Dilyn
- Species: Dog (Canis familiaris)
- Breed: Jack Russell cross
- Sex: Male
- Born: 2018 South Wales
- Owners: Carrie Symonds Boris Johnson

= Dilyn =

Former UK Prime Minister's dog

Dilyn is a dog who lived with Boris Johnson, the former Prime Minister of the United Kingdom and his wife (initially girlfriend) Carrie during their time at 10 Downing Street. He is a white, male Jack Russell cross and was born in 2018.

The dog was rescued as a puppy from a breeder in South Wales by Friends of Animals Wales because he had a misaligned jaw and was going to be put down. The charity gave initial care to the puppy and named it "Dilyn", the Welsh word for "follow", in memory of a spaniel who had recently died. The puppy was then fostered in Merthyr Tydfil for a few weeks before Johnson and Symonds adopted him in 2019. The couple were introduced to the charity by Marc Abraham, the vet who successfully campaigned for "Lucy's Law", regulations prohibiting third-party commercial sale of puppies.

He formerly resided in the Prime Minister's flat in the complex of 10–12 Downing Street; Boris Johnson would take him for a walk early each morning in the garden of Number 10. The neighbouring former Chancellor of the Exchequer, Sajid Javid, watched out for Dilyn as he displayed "amorous intentions" towards his own cavapoo, Bailey.

On voting day for the 2019 United Kingdom general election, Boris Johnson took Dilyn to his polling station and so he became one of the many dogs at polling stations. After Johnson's victory, many newspapers around the world pictured him with Dilyn. These included Brazil's Correio Braziliense, Germany's Bild, Italy's la Repubblica, and the US New York Post, which had the headline "Conservatives Lick Labour" over a picture of Dilyn showing his tongue.

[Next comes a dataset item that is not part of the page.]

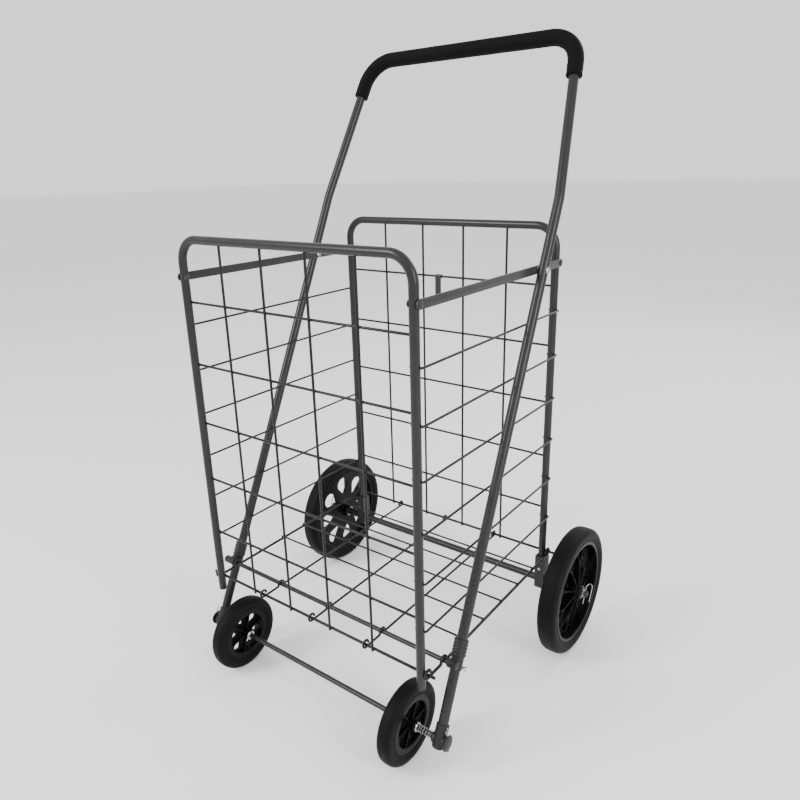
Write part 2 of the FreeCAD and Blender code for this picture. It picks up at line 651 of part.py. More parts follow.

==Behavioural issues and controversy==
There have been multiple accusations in the British press surrounding the PM's behaviour during Dilyn's tenure at Number 10. These include misuse of public funds, engagement in a turf war with factional civil service teams and the destruction of priceless historical artifacts. Boris Johnson has admitted bad behaviour on behalf of the dog, claiming "my dog is endless… on people's legs". Following Boris Johnson's removal as Prime Minister, his successor Liz Truss complained she "spent several weeks itching" after moving into Downing Street. She blamed this on Dilyn for causing an infestation of fleas, claiming "the entire place had to be sprayed with flea killer". Chancellor Jeremy Hunt later solved the problem after moving in by replacing all the carpets "at my own expense – vast expense because it had to be a security-cleared company that did it".